■ **WORK REQUIRED**:
Write out, word for word, the first line of the data below and every line after it through the one containing "np.array(grid), TRIM, cloth)".

■ **DATA**:
────

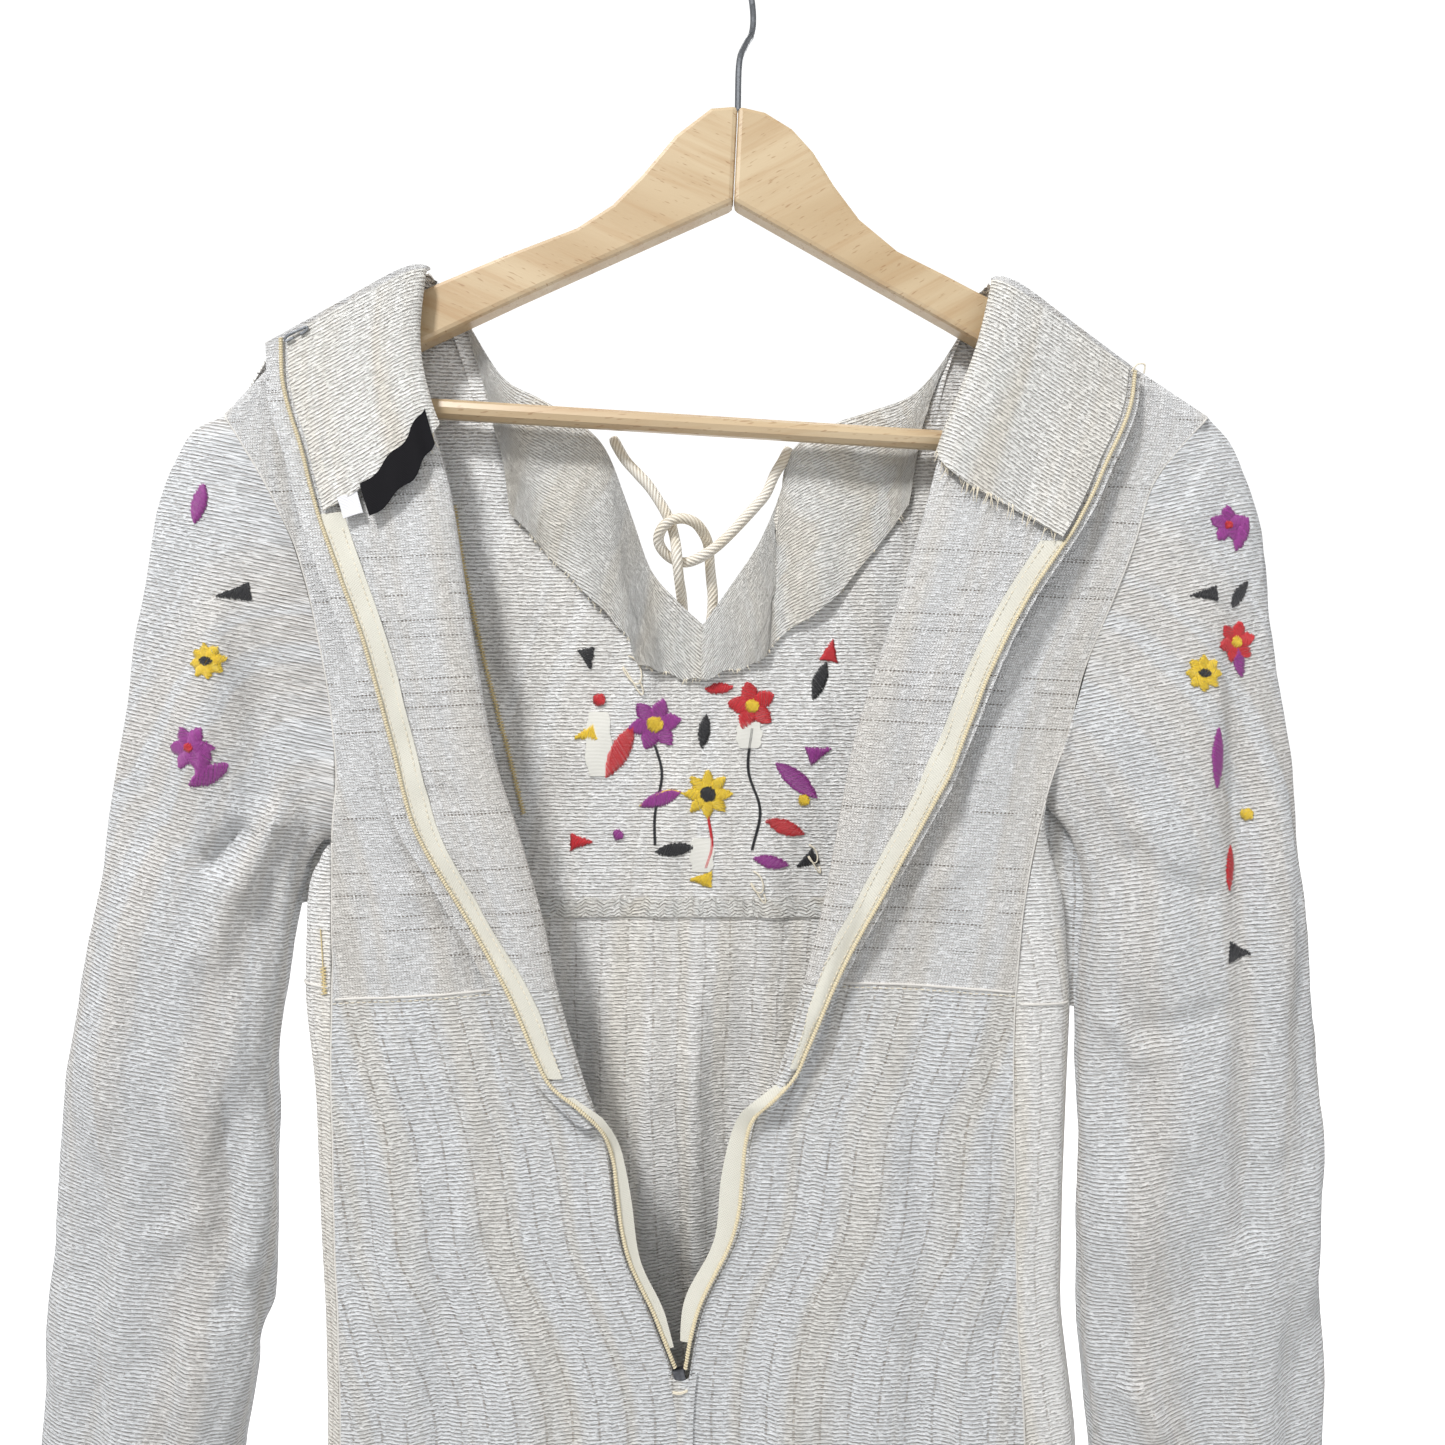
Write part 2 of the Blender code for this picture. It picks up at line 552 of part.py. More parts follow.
def front_facing(cloth):
    """The facing inside the front's neck, with its slit."""
    cols = np.linspace(6, 22, 33)
    grid = []
    for share in np.linspace(0, 1, 5):
        line = []
        for c in cols:
            x0, z0, _, _, drop = border_at(c)
            t = (0.4 + share * drop) / (z0 - FRONT_HEM_Z)
            line.append(front_point(c, t))
        grid.append(line)
    grid = np.array(grid)
    wall("front_neck_facing", grid - normals(grid) * (LAYER + 0.7), TRIM, cloth)


def seam_allowance(cloth):
    """The overlocked allowance of the front's yoke seam, on its inside."""
    cols = np.linspace(5.5, 22.5, 30)
    grid = []
    for rise in (9.0, 4.5, 0.0):
        line = []
        for c in cols:
            z0 = border_at(c)[1]
            line.append(front_point(c, seam_share(c) - rise / (z0 - FRONT_HEM_Z)))
        grid.append(line)
    grid = np.array(grid)
    wall("front_seam_allowance", grid - normals(grid) * (LAYER + 0.2), TRIM, cloth)


def neck_facing(side, half, way, drop_at_roll, drop_at_edge, strip, cloth):
    """A back neck facing, on the wrong side of the turned cloth."""
    grid = []
    for share in np.linspace(0, 1, 7):
        line = []
        for across in np.linspace(0, 1, 9):
            t_end = drop_at_roll + (drop_at_edge - drop_at_roll) * across
            t = 0.1 + share * (t_end - 0.1)
            edge = edge_share(half, way, t, strip + FACING_CLEAR)
            s = 3.7 + (edge - 3.7) * across
            line.append(raised(half, way, t, s, LAYER))
        grid.append(line)
    wall(f"back_neck_facing_{side}", np.array(grid), TRIM, cloth)


def sleeve(side, half, way, rings, cloth):
    """A sleeve as a flattened tube, from the armhole to a plain hemmed wrist."""
    quarter = 10
    count = 2 * quarter
    first = []
    for k in range(count):
        t = ARMPIT_ROW * (k if k <= quarter else count - k) / quarter
        point = half_point(half, way, t, KEY_SIDE)
        if k > quarter:
            point[1] = 1.2 - point[1]
        point[0] -= way * (CLOTH / 2 + 1.15)
        point[2] += 0.35 if k == 0 else 0.0
        first.append(point)
    first[0][1] = 0.0
    first[quarter][1] = 0.0
    keys = [np.array(first)]
    for ring in rings:
        outer = np.array([ring.out_x, ring.middle_y, ring.out_z])
        inner = np.array([ring.in_x, ring.middle_y, ring.in_z])
        line = []
        for k in range(count):
            angle = 2 * math.pi * k / count
            point = (outer + inner) / 2 + (outer - inner) / 2 * math.cos(angle)
            swell = math.copysign(abs(math.sin(angle)) ** 0.8, math.sin(angle))
            point[1] -= ring.half_depth * swell
            if k < quarter:
                point[1] += ring.dent * math.sin(2 * angle) ** 2
            line.append(point)
        keys.append(np.array(line))
    rows = np.concatenate([[0, 0.35, 0.7], np.linspace(1, len(rings), 15)])
    grid = np.array([spline(keys, t) for t in rows])
    wall(f"sleeve_{side}", grid, CLOTH, cloth, wraps=True)


ARM_TOP = {
    "left": [(-0.2, -72), (-13, -73), (-30, -86), (-46, -105), (-60, -119), (-77, -130),
             (-111, -143), (-141, -155.5), (-178, -172.5), (-212, -191)],
    "right": [(0.2, -72), (13, -75), (26, -83), (36, -94), (46, -110), (58, -126),
              (76, -141), (98, -152), (118, -162.5), (168, -190.5), (206, -215)],
}
MITRE_FOOT_X = {"left": -2.4, "right": -2.0}


def hanger_arm(side, wood):
    """One arm: its outline, extruded through the wood's thickness with eased edges."""
    top = ARM_TOP[side]
    way = -1 if side == "left" else 1
    tip = top[-1]
    slope = (tip[1] - top[-3][1]) / (tip[0] - top[-3][0])
    low_tip = (tip[0] - way * 4, tip[1] - ARM_HEIGHT)
    foot = (MITRE_FOOT_X[side], -72 - CENTRE_HEIGHT)
    rounded = (tip[0] + way * 4, tip[1] - ARM_HEIGHT / 2)
    middle = ((foot[0] + low_tip[0]) / 2, (foot[1] + low_tip[1]) / 2 + abs(slope) * 2)
    outline = top + [rounded, low_tip, middle, foot]
    bm = bmesh.new()
    corners = [bm.verts.new((x * MM, -WOOD_HALF * MM, z * MM)) for x, z in outline]
    face = bm.faces.new(corners)
    moved = bmesh.ops.extrude_face_region(bm, geom=[face])["geom"]
    lifted = [v for v in moved if isinstance(v, bmesh.types.BMVert)]
    bmesh.ops.translate(bm, verts=lifted, vec=(0, 2 * WOOD_HALF * MM, 0))
    bmesh.ops.recalc_face_normals(bm, faces=bm.faces)
    mesh = bpy.data.meshes.new(f"hanger_arm_{side}")
    bm.to_mesh(mesh)
    bm.free()
    mesh.materials.append(wood)
    obj = bpy.data.objects.new(f"hanger_arm_{side}", mesh)
    bpy.context.scene.collection.objects.link(obj)
    bevel = obj.modifiers.new("eased_edges", "BEVEL")
    bevel.width = 2.2 * MM
    bevel.segments = 2
    bevel.limit_method = "ANGLE"
    bevel.angle_limit = math.radians(50)
    return obj


def hanger(wood, steel):
    hanger_arm("left", wood)
    hanger_arm("right", wood)
    left_end, right_end = (-196.7, -1, -211.9), (193.9, -1, -236.4)
    tube("hanger_bar", [left_end, right_end], 2 * BAR_RADIUS, wood, 3)
    # The hook: a straight shank in the wood's top, then a bend over the hang point.
    turned = np.array([math.cos(HOOK_TURN), math.sin(HOOK_TURN)])
    radius = HOOK_RADIUS + HOOK_WIRE / 2
    centre_z = -HOOK_RADIUS
    route = [(0.0, -71.7), (0.3, -62.0), (0.9, -52.0), (3.0, -44.0), (8.0, -36.5)]
    for step in range(13):
        angle = math.radians(-50 + step * 19.0)
        route.append((radius * math.cos(angle), centre_z + radius * math.sin(angle)))
    line = [(across * turned[0], across * turned[1], z) for across, z in route]
    tube("hanger_hook", along(line, HOOK_POINTS), HOOK_WIRE, steel, 2)


def box_piece(name, centre, size, material, bevel=0.3, turn_y=0.0):
    mesh = bpy.data.meshes.new(name)
    bm = bmesh.new()
    bmesh.ops.create_cube(bm, size=1.0)
    bmesh.ops.scale(bm, vec=[side * MM for side in size], verts=bm.verts)
    bmesh.ops.bevel(bm, geom=bm.edges, offset=bevel * MM, segments=2, affect="EDGES", profile=0.6)
    bm.to_mesh(mesh)
    bm.free()
    mesh.materials.append(material)
    obj = bpy.data.objects.new(name, mesh)
    obj.location = [c * MM for c in centre]
    obj.rotation_euler = (0, turn_y, 0)
    bpy.context.scene.collection.objects.link(obj)
    return obj


SLIDER = (-27.3, -13.0, -672.0)
SLIDER_SIZE = (5.4, 3.2, 9.0)
PULL_SIZE = (4.2, 1.0, 16.0)
PULL_AXIS_DROP = 0.6


def slider_and_pull(metal):
    """The zip's slider and its pull tab, which hangs on the inside behind the open edges."""
    box_piece("zip_slider", SLIDER, SLIDER_SIZE, metal, 0.8, math.radians(-12))
    x, y, z = SLIDER
    hinge_y = y + SLIDER_SIZE[1] / 2 + 0.5 + PULL_SIZE[1] / 2
    drop = PULL_SIZE[2] / 2 - PULL_AXIS_DROP
    box_piece("zip_pull", (x, hinge_y, z - drop), PULL_SIZE, metal, 0.3)


def surface_patch(name, half, way, t0, t1, s0, s1, lean, height, material, rows=4, cols=7):
    """A patch on the turned cloth. It lies lean sections lower at its outer end."""
    grid = [
        [raised(half, way, t + lean * k / (cols - 1), s, height)
         for k, s in enumerate(np.linspace(s0, s1, cols))]
        for t in np.linspace(t0, t1, rows)
    ]
    return wall(name, np.array(grid), 0.8, material)


def labels(black, white):
    """The bare woven neck label, along the left facing's lower edge, and a small bare size tab."""
    second = LAYER + TRIM / 2 + SEAM_GAP + 0.4
    surface_patch("neck_label", LEFT_HALF, LEFT, 1.75, 2.4, 3.52, 4.92, 0.84, second, black)
    surface_patch("size_tab", LEFT_HALF, LEFT, 2.88, 3.2, 5.0, 5.34, 0.06, second, white, 3, 3)


HOOK_LIFT, EYE_LIFT = 1.0, 2.2  # above the facing and above the cloth


def hook_and_eye(metal, thread):
    """The neck's wire hook at the left corner and its thread eye at the right one."""
    base = raised(LEFT_HALF, LEFT, 0.2, 5.4, LAYER + TRIM / 2 + HOOK_LIFT)
    side = np.array([-1.0, 0.0, -0.45])
    side /= np.linalg.norm(side)
    up = np.array([0.4, 0.0, 0.9])
    shape = [(4.5, -1.6), (8.5, -1.6), (9.6, 0.0), (8.5, 1.6), (3.5, 1.6), (-0.5, 1.6), (-1.6, 0.2)]
    shape += [(-0.5, -1.2), (1.5, -1.2)]
    route = [base + side * a + up * b for a, b in shape]
    tube("neck_hook", along(route, 26), 0.9, metal, 1)
    base = raised(RIGHT_HALF, RIGHT, 0.05, 5.9, CLOTH / 2 + EYE_LIFT)
    loop = [(-2.5, 0, -1.5), (0, -1.2, 1.5), (3.0, -1.6, 1.2), (3.4, 0, -2.4)]
    route = [base + np.array(place) for place in loop]
    tube("neck_eye", along(route, 12), 0.8, thread, 1)


def ties(cloth):
    tube("tie_left", along(TIE_LEFT, TIE_POINTS), TIE, cloth, 2)
    tube("tie_right", along(TIE_RIGHT, TIE_POINTS), TIE, cloth, 2)


def main():
    clear_scene()
    cloth = finish("slubby_cotton", (0.78, 0.71, 0.61), 0.95)
    facing_cloth = finish("facing_cotton", (0.76, 0.68, 0.57), 0.95)
    tape = finish("zip_tape", (0.80, 0.72, 0.50), 0.85)
    coil = finish("nylon_coil", (0.76, 0.64, 0.38), 0.5)
    wood = finish("beech", (0.72, 0.50, 0.29), 0.45)
    steel = finish("hook_steel", (0.42, 0.43, 0.45), 0.3, 1.0)
    metal = finish("slider_metal", (0.12, 0.12, 0.13), 0.35, 1.0)
    black = finish("label_black", (0.010, 0.009, 0.012), 0.8)
    white = finish("tab_white", (0.80, 0.80, 0.82), 0.7)

    hanger(wood, steel)
    front(cloth)
    front_facing(facing_cloth)
    seam_allowance(facing_cloth)
    back_half("left", LEFT_HALF, LEFT, cloth)
    back_half("right", RIGHT_HALF, RIGHT, cloth)
    sleeve("left", LEFT_HALF, LEFT, LEFT_SLEEVE, cloth)
    sleeve("right", RIGHT_HALF, RIGHT, RIGHT_SLEEVE, cloth)
    neck_facing("left", LEFT_HALF, LEFT, 2.2, 3.1, LEFT_STRIP, facing_cloth)
    neck_facing("right", RIGHT_HALF, RIGHT, 2.3, 3.3, RIGHT_STRIP, facing_cloth)
    zip_side("left", LEFT_HALF, LEFT, LEFT_STRIP, LEFT_COIL_END, 3.13, tape, coil)
    zip_side("right", RIGHT_HALF, RIGHT, RIGHT_STRIP, RIGHT_COIL_END, 3.33, tape, coil)
    slider_and_pull(metal)
    labels(black, white)
    hook_and_eye(metal, coil)
    ties(cloth)


main()
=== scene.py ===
"""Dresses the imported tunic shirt: slubby cotton, zip, sewing, embroidery, hanger and stage.

The garment shows its back. Both back halves are turned out like lapels, so their wrong side and the
inside of the front show. Every panel follows its solid's own tables, sampled finely, with its soft
folds added. Lengths in the tables are millimetres, and X, Y and Z are those of the frame.
"""

import math
from collections import namedtuple
from functools import partial

import bmesh
import bpy
import numpy as np
from bpy.props import FloatProperty, FloatVectorProperty, PointerProperty
from mathutils import Matrix, Vector
from mathutils.bvhtree import BVHTree


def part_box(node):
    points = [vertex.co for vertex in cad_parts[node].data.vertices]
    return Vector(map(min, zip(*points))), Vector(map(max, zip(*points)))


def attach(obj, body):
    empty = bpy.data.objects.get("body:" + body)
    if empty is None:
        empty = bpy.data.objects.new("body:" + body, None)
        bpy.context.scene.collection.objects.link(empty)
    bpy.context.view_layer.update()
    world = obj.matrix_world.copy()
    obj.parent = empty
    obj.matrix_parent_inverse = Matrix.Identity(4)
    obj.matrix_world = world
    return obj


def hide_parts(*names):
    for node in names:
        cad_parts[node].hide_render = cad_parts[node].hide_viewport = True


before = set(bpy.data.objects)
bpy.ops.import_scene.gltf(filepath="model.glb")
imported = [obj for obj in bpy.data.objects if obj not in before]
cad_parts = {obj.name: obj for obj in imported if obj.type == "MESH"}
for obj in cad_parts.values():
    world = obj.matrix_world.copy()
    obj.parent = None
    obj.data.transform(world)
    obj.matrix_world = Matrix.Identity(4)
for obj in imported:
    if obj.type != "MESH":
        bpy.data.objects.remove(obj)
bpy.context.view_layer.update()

bl_info = {
    "name": "Tunic shirt on a hanger",
    "version": (1, 0, 0),
    "blender": (4, 5, 0),
    "location": "3D View > Sidebar > Tunic",
    "description": "Dresses a handwoven cotton tunic and its beech hanger",
    "category": "Object",
}

MM = 0.001
CLOTH = 1.15  # thickness of the cotton, from which what lies on a panel is moved out
SEAM_GAP = 0.2
TRIM = 0.75
LAYER = CLOTH / 2 + TRIM / 2 + SEAM_GAP  # from a panel's middle to that of a trim on it
EDGE_LIFT = 4.5  # how far the turned-out edge stands off the back, as it casts the photo's shadow
FOLD_DEPTH = 1.5  # how much deeper the soft folds hang than their tables say
CRINKLE_DEPTH = 1.3
SLEEVE_DEPTH, SLEEVE_CRINKLE_DEPTH = 1.7, 1.4  # the same two of the sleeves
STITCH_LIFT = 0.2  # how far a stitch stands off the cloth
COIL = 2.4
TIE = 5.6
TAPE_WIDTH = 9.5
FACING_CLEAR = 3.0  # how far a neck facing stays from the zip's coil
CREST_DROP = 10.0  # height over which the cloth rounds the top of the hanger
SHOULDER_ROOM = 8.6
FRONT_SEAM_Z = -463.0
FRONT_HEM_Z = -914.0
LEFT_ARMPIT_Z, RIGHT_ARMPIT_Z = -424.0, -404.0
PICK_SLOPE = 0.05  # the back's picks rise a little towards the opening

# Rows down a back half, counted as its tables' rows are.
NECK_ROW = 0.12
ARMPIT_ROW = 7
YOKE_SEAM_ROW = 9.0
LAPEL_END_ROW = 10.72
CLOSED_ROW = 13.62
ROW_HEIGHT = 38.0  # of the rows below the empire seam
FACING_ENDS = {"left": (2.2, 3.1), "right": (2.3, 3.3)}  # at the roll and at the turned edge
# Key points across a back half, from its side seam to the turned edge.
KEY_MID, KEY_NEAR, KEY_ROLL, KEY_BEGIN, KEY_EDGE = 1, 2, 3, 4, 6
FACING_START = 3.12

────

■ **FULL RESPONSE**:
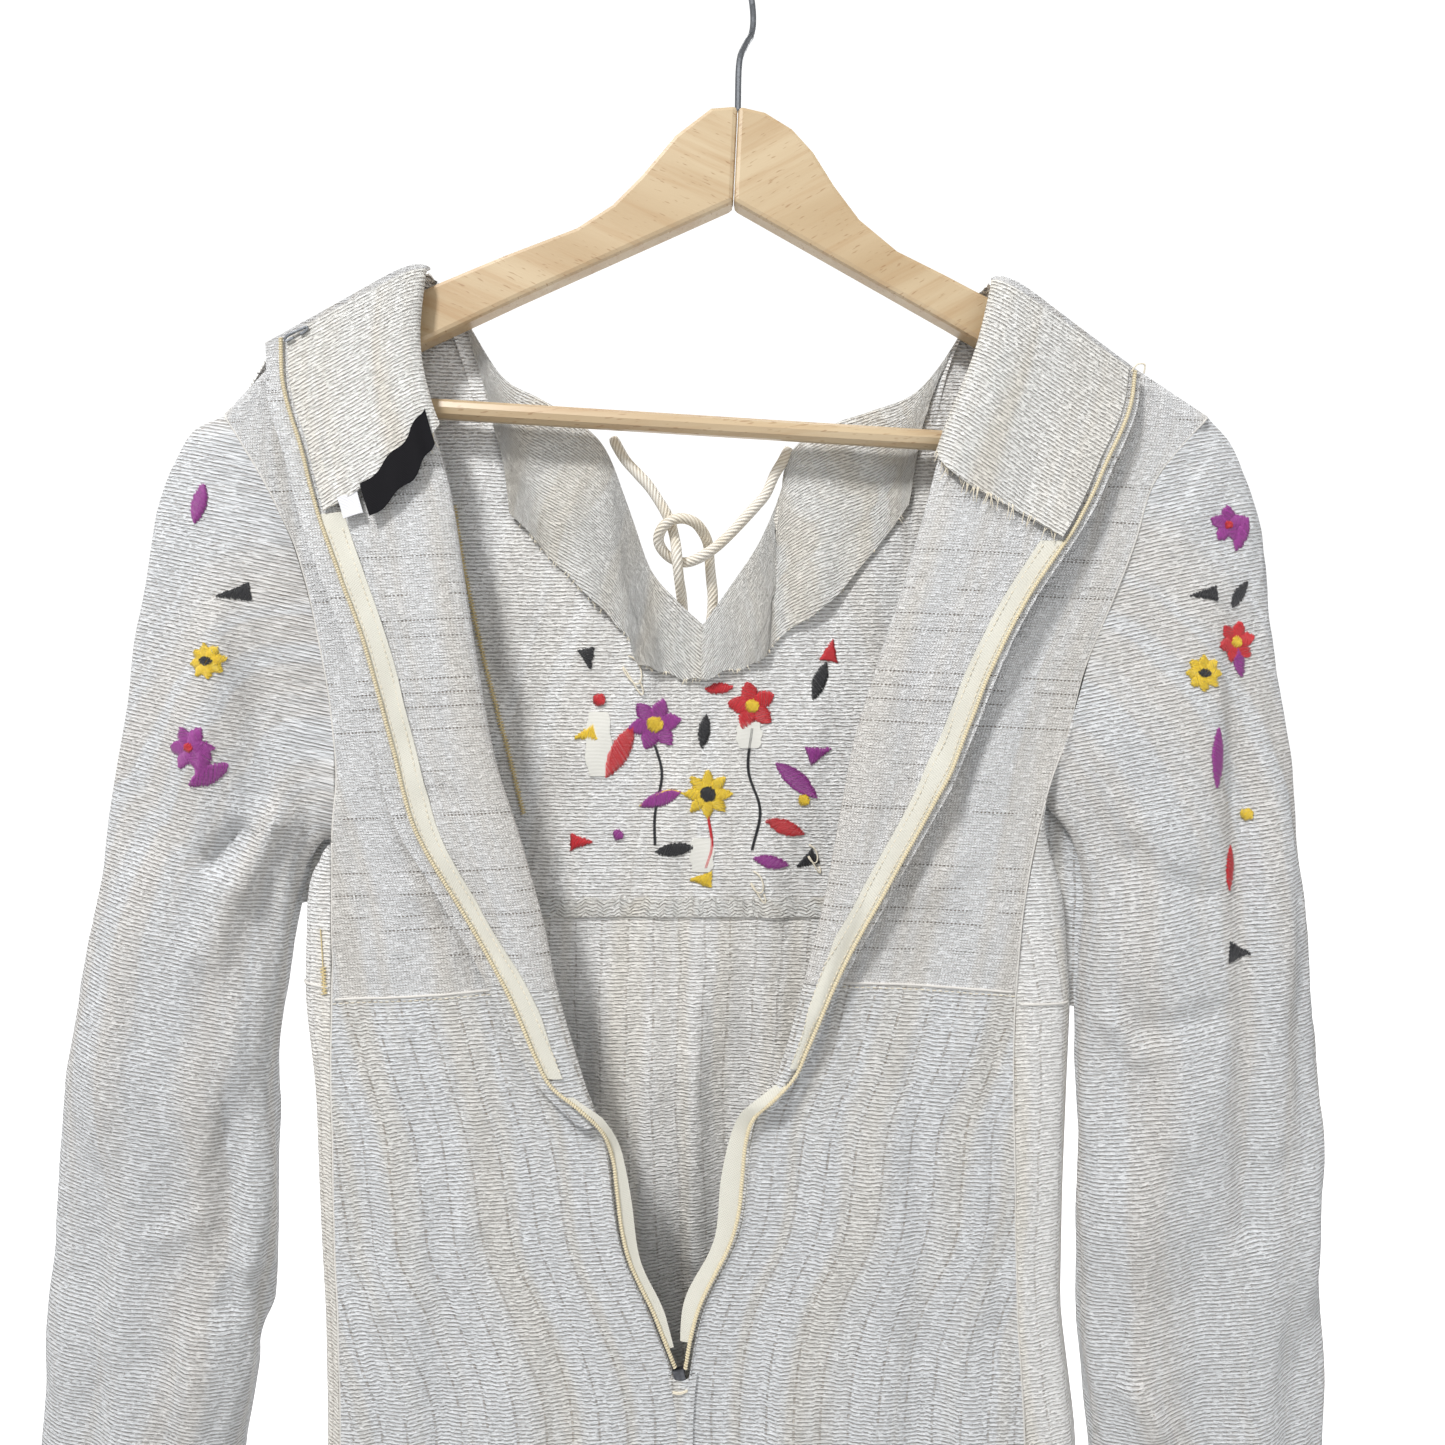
Write part 2 of the Blender code for this picture. It picks up at line 552 of part.py. More parts follow.
def front_facing(cloth):
    """The facing inside the front's neck, with its slit."""
    cols = np.linspace(6, 22, 33)
    grid = []
    for share in np.linspace(0, 1, 5):
        line = []
        for c in cols:
            x0, z0, _, _, drop = border_at(c)
            t = (0.4 + share * drop) / (z0 - FRONT_HEM_Z)
            line.append(front_point(c, t))
        grid.append(line)
    grid = np.array(grid)
    wall("front_neck_facing", grid - normals(grid) * (LAYER + 0.7), TRIM, cloth)


def seam_allowance(cloth):
    """The overlocked allowance of the front's yoke seam, on its inside."""
    cols = np.linspace(5.5, 22.5, 30)
    grid = []
    for rise in (9.0, 4.5, 0.0):
        line = []
        for c in cols:
            z0 = border_at(c)[1]
            line.append(front_point(c, seam_share(c) - rise / (z0 - FRONT_HEM_Z)))
        grid.append(line)
    grid = np.array(grid)
    wall("front_seam_allowance", grid - normals(grid) * (LAYER + 0.2), TRIM, cloth)


def neck_facing(side, half, way, drop_at_roll, drop_at_edge, strip, cloth):
    """A back neck facing, on the wrong side of the turned cloth."""
    grid = []
    for share in np.linspace(0, 1, 7):
        line = []
        for across in np.linspace(0, 1, 9):
            t_end = drop_at_roll + (drop_at_edge - drop_at_roll) * across
            t = 0.1 + share * (t_end - 0.1)
            edge = edge_share(half, way, t, strip + FACING_CLEAR)
            s = 3.7 + (edge - 3.7) * across
            line.append(raised(half, way, t, s, LAYER))
        grid.append(line)
    wall(f"back_neck_facing_{side}", np.array(grid), TRIM, cloth)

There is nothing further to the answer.